Data segment:

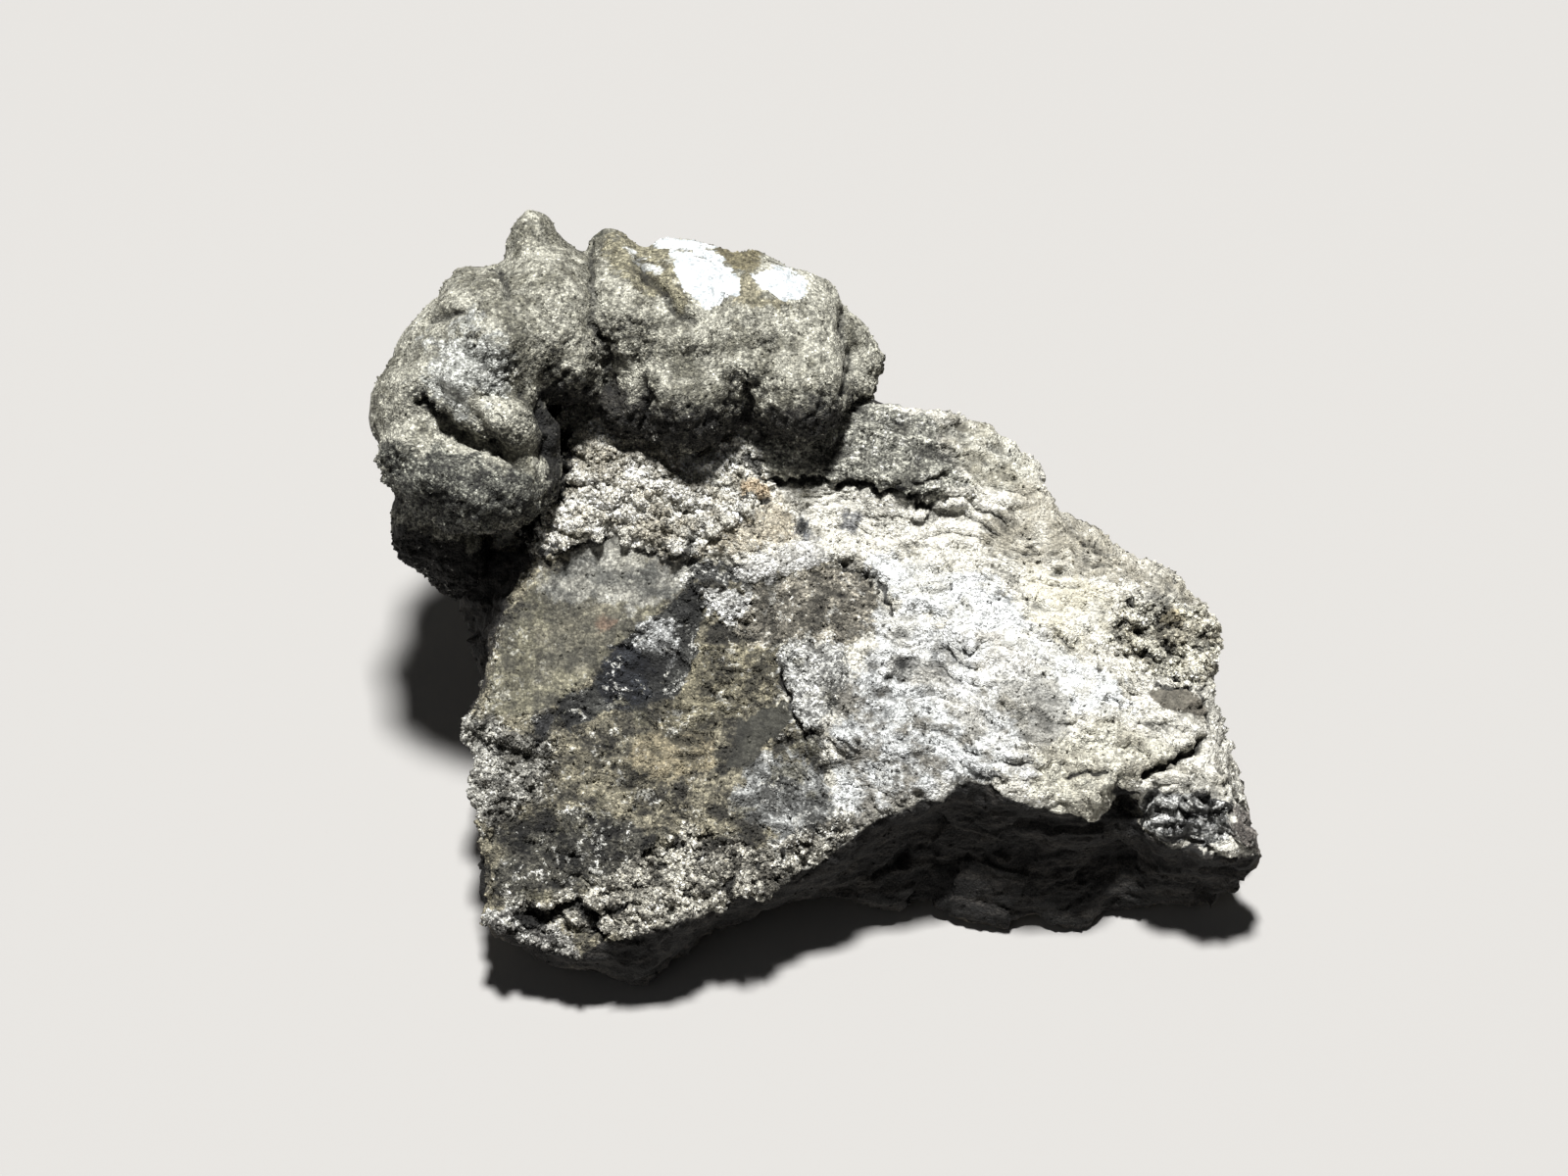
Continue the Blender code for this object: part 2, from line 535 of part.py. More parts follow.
def make_matrix(parts, helpers):
    """The host rock: a broken slab with its pale face up."""
    slab = new_object(MATRIX_NAME, slab_blank(helpers), parts)
    remesh(slab, MATRIX_VOXEL)
    raise_face(slab)
    slab.data.transform(lean_back())
    for _, point, normal in BACK_PLANES:
        place = Vector(point) + Vector((FACE_ORIGIN.x, FACE_ORIGIN.y, 0))
        cut_plane(slab, place, Vector(normal).normalized())
    cut_plane(slab, Vector((0, 0, UNDERSIDE_LIFT)), Vector((0, 0, -1)))
    keep_largest(slab)
    remesh(slab, MATRIX_VOXEL)
    roughen_sides(slab)
    remesh(slab, MATRIX_VOXEL)
    thin_out(slab, MATRIX_TRIANGLES)
    cut_plane(slab, Vector((0, 0, 0)), Vector((0, 0, -1)))
    keep_largest(slab)
    slab.data.materials.clear()
    slab.data.materials.append(new_material("host_rock", (0.42, 0.39, 0.33), 0.9))
    return slab


def lobe_ball(mesh, centre, half_widths):
    """Adds one lobe: a ball, stretched to its half-widths."""
    place = Matrix.Translation(centre) @ Matrix.Diagonal((*half_widths, 1))
    bmesh.ops.create_icosphere(mesh, subdivisions=4, radius=1.0, matrix=place)


def press_folds(obj):
    """Presses the folds between lobes into the side of the crust that faces the viewer."""
    moves = []
    for vert in obj.data.vertices:
        spot = vert.co.xy
        depth = 0.0
        for _, line, half_width, deep in FOLDS:
            near = distance_to_line(line, spot) / half_width
            if near < 3:
                depth = max(depth, deep * math.exp(-near * near))
        facing = soft_step(vert.normal.z, 0.0, 0.35) * soft_step(vert.co.z, -15.0, -9.0)
        moves.append(Vector((0, 0, -depth * facing)))
    for vert, move in zip(obj.data.vertices, moves):
        vert.co += move


def swell_lobes(obj):
    """Gives the lobes their uneven, finely knobbed skin."""
    moves = []
    for vert in obj.data.vertices:
        u, v, w = vert.co
        swell = 0.5 * grain(u, v, w, 6.0, 21) + 0.25 * grain(u, v, w, 2.6, 22)
        moves.append(vert.normal * swell)
    for vert, move in zip(obj.data.vertices, moves):
        vert.co += move


def grown_copy(obj, helpers):
    """A copy of the object, larger by the gap all round, to cut its neighbour with."""
    copy = new_object(obj.name + "_grown", obj.data.copy(), helpers, helper=True)
    modifier = copy.modifiers.new("grow", "DISPLACE")
    modifier.mid_level = 0.0
    modifier.strength = GAP
    bake_modifiers(copy)
    return copy


def make_crust(parts, helpers, slab):
    """The boussingaultite: lobes grown together over the top of the slab."""
    mesh = bmesh.new()
    for _, u, v, w, half_u, half_v, half_w in FRONT_LOBES + BACK_LOBES:
        lobe_ball(mesh, (u, v, w), (half_u, half_v, half_w))
    data = bpy.data.meshes.new(CRUST_NAME)
    mesh.to_mesh(data)
    mesh.free()
    crust = new_object(CRUST_NAME, data, parts)
    remesh(crust, CRUST_VOXEL)
    smooth(crust, 0.5, 5)
    press_folds(crust)
    swell_lobes(crust)
    crust.data.transform(lean_back())
    thin_out(crust, CRUST_TRIANGLES)
    cut(crust, grown_copy(slab, helpers))
    keep_largest(crust)
    crust.data.materials.clear()
    crust.data.materials.append(new_material("boussingaultite", (0.36, 0.33, 0.27), 0.85))
    return crust


def measure(obj):
    """Prints what was made."""
    obj.data.calc_loop_triangles()
    corners = [vert.co / MM for vert in obj.data.vertices]
    low = [min(corner[axis] for corner in corners) for axis in range(3)]
    high = [max(corner[axis] for corner in corners) for axis in range(3)]
    sizes = ", ".join(f"{a:.2f} to {b:.2f}" for a, b in zip(low, high))
    print(f"{obj.name}: {len(obj.data.loop_triangles)} triangles, {sizes} mm")


def main():
    clear_scene()
    parts = new_collection("boussingaultite")
    helpers = new_collection("cutters")
    slab = make_matrix(parts, helpers)
    crust = make_crust(parts, helpers, slab)
    for obj in (slab, crust):
        obj.data.transform(Matrix.Scale(MM, 4))
        obj.data.shade_smooth()
        obj.data.set_sharp_from_angle(angle=math.radians(40))
        measure(obj)


main()
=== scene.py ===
# %% [markdown]
# # A boussingaultite specimen
# The real specimen is two minerals grown together: a knobbly, sugary crust of boussingaultite,
# and the slab of host rock under it, pale and crumbly on its upper face and dark where it broke.
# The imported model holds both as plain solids. This lesson dresses them: a fine skin for each,
# grains strewn over the skins as real mesh, and two materials painted by place.

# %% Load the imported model
import json
import math

import bpy
import numpy as np
from mathutils import Matrix, Vector, noise

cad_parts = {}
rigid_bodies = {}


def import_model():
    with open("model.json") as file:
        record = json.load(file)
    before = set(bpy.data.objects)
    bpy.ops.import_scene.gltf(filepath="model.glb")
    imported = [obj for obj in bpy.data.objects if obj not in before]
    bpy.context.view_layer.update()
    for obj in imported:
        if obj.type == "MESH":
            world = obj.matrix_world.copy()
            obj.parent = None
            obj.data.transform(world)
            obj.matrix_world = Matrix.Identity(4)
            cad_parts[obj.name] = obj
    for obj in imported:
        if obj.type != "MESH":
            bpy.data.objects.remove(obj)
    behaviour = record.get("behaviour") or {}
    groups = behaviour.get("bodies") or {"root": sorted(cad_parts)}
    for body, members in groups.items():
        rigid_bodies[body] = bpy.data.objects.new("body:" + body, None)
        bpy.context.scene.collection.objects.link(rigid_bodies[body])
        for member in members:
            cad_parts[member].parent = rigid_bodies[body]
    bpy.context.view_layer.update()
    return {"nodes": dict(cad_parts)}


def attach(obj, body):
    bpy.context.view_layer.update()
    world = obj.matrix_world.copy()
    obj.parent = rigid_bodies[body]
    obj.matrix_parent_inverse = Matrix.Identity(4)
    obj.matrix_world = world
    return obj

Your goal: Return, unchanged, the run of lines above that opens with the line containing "thin_out(crust, CRUST_TRIANGLES)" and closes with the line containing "imported = [obj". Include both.

Response to this task:
    thin_out(crust, CRUST_TRIANGLES)
    cut(crust, grown_copy(slab, helpers))
    keep_largest(crust)
    crust.data.materials.clear()
    crust.data.materials.append(new_material("boussingaultite", (0.36, 0.33, 0.27), 0.85))
    return crust


def measure(obj):
    """Prints what was made."""
    obj.data.calc_loop_triangles()
    corners = [vert.co / MM for vert in obj.data.vertices]
    low = [min(corner[axis] for corner in corners) for axis in range(3)]
    high = [max(corner[axis] for corner in corners) for axis in range(3)]
    sizes = ", ".join(f"{a:.2f} to {b:.2f}" for a, b in zip(low, high))
    print(f"{obj.name}: {len(obj.data.loop_triangles)} triangles, {sizes} mm")


def main():
    clear_scene()
    parts = new_collection("boussingaultite")
    helpers = new_collection("cutters")
    slab = make_matrix(parts, helpers)
    crust = make_crust(parts, helpers, slab)
    for obj in (slab, crust):
        obj.data.transform(Matrix.Scale(MM, 4))
        obj.data.shade_smooth()
        obj.data.set_sharp_from_angle(angle=math.radians(40))
        measure(obj)


main()
=== scene.py ===
# %% [markdown]
# # A boussingaultite specimen
# The real specimen is two minerals grown together: a knobbly, sugary crust of boussingaultite,
# and the slab of host rock under it, pale and crumbly on its upper face and dark where it broke.
# The imported model holds both as plain solids. This lesson dresses them: a fine skin for each,
# grains strewn over the skins as real mesh, and two materials painted by place.

# %% Load the imported model
import json
import math

import bpy
import numpy as np
from mathutils import Matrix, Vector, noise

cad_parts = {}
rigid_bodies = {}


def import_model():
    with open("model.json") as file:
        record = json.load(file)
    before = set(bpy.data.objects)
    bpy.ops.import_scene.gltf(filepath="model.glb")
    imported = [obj for obj in bpy.data.objects if obj not in before]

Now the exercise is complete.